The camera can shoot from ISO 100 through to a maximum ISO 12,800 sensitivity, but the wide aperture values can be helpful in avoiding high ISO shots, which is for the best as those upper values really aren't great.
ISO 3200 full image taken from raw file
There's little image noise to worry about at ISO 100-200, some slight interference at ISO 400-800, and then from ISO 1600 and upwards it's a push as to whether the shots are of as much practical use. JPEG noise reduction does a good job to keep shots usable through to around ISO 3200, beyond which it's a descent into muddied, noise-smattered fare. But we rarely to never used such settings, so it doesn't really matter.
Same ISO 3200 image as above, taken from JPEG file (shows noise reduction processing)
On the whole images are cracking. There are plenty of on-board adjustments too, from the simple JPEG processing - neutral, natural and so forth - through to distinctive art filters that include pseudo-HDR dramatic tone, pale colour, pinhole effect and plenty more besides.
We're big fans of high-end compact cameras, and the XZ-2 really does excel at what it does. We like the style, the images, the available wide aperture settings and that awesome dual-function lens ring.
In fact there's not much we don't like. A wider-angle lens would be welcome, as would a smaller body and - here's the likely purchase clincher - a smaller price too. That's the XZ-2's biggest barrier really - it'll cost £479 upon launch, although we're hopeful that will drop to the £420 mark that the XZ-2 black is currently hovering around at.

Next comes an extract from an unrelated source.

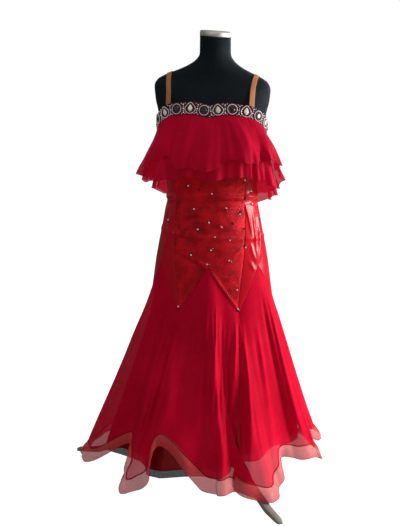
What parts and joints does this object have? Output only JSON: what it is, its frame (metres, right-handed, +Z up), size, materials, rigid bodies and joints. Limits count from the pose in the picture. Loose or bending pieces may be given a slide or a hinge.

But for that money it's the presence of Olympus's own E-PM2 "Pen Mini" and the likes of the larger-sensor Sony RX100 that will call into question this high-end compact's asking price. Each is roughly the same price, while other high-end competitors, such as the Panasonic LX7, are notably cheaper yet, often, equally remarkable in many areas.
Combine all that and it's the cost that, er, costs the XZ-2's final score. Our hearts give it top marks, but our wallet-tight heads disagree. It's a lovely camera that does inspire that gut feeling of greatness about it. If you're rich go and buy one. No, go and buy two, y'know, just because you can.